Kein seriöser Wissenschaftler würde irgendeine Form von Misshandlung eines Tieres gutheißen oder sogar verteidigen. Falls diese Missstände am MPI existieren, müssen die Verantwortlichen selbstverständlich zur Rechenschaft gezogen werden. Das würde niemand bestreiten. Aber pauschal allen Wissenschaftlern in Tierversuchen moralisches Handeln oder gesetzeskonforme Laborpraxis abzusprechen ist unfair.

Ähnlich unlogisch wie die Aussage oben sind auch Aussagen wie:

  • „Alice schlägt ihren Hund. Das zeigt, dass nur ein Verbot von Hundehaltung die einzige Lösung gegen Tierleid und für echte Haustierhaltung ist.“

oder vielleicht auch

  • „Bob fährt betrunken Auto und verursacht einen Unfall. Das zeigt, dass nur ein Verbot von Autofahren die einzige Lösung gegen Menschenleid und für echte Fortbewegung ist.“

Es ist einfach eine Tatsache: Es wird immer Menschen geben, die sich (bewusst oder unbewusst) nicht an die Regeln halten, selbst wenn diese Gesetzeskraft haben. Vielleicht sollte man also eher Menschen verbieten?

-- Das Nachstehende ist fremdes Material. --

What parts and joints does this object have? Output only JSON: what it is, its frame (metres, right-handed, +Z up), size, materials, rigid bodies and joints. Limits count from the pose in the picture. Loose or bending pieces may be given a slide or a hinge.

Alice und Bob haben beide etwas grundlegend falsch gemacht, das sowieso schon gesetzlich verboten ist. Ähnlich liegt der Fall am MPI: Tiere ohne Betäubung zu operieren oder zu töten, ist gesetzlich verboten. Es müssen also keine neuen Gesetze her, schon gar nicht muss das System insgesamt auf den Prüfstand, sondern der Fall muss untersucht werden und die existierenden Gesetze werden dann je nach Ergebnis auf den Fall angewandt. Das ist ja eben auch die Grundlage für die Strafanzeige. Sollte es zur Einleitung eines gerichtlichen Verfahrens kommen, sollten Verantwortliche belangt und rechtskräftig verurteilt werden: Auch das wäre lediglich ein Hinweis darauf, dass das existierende System funktioniert, dass die Spreu vom Weizen getrennt und ungesetzliche Praxis aufgedeckt und geahndet wird.
Eine solche Forderung nach generellen Verboten aber ist mal wieder plakativ, populistisch und unangemessen.

Rückblickend sehe ich, dass dieser Text deutlich länger geworden ist als die ursprünglich zu widerlegende Aussage. Um genau zu sein hat er 1.011 Wörter, die ursprüngliche Aussage nur 31. Bardolinis Schätzung scheint also falsch zu sein. Es sind eher zwei Größenordnungen.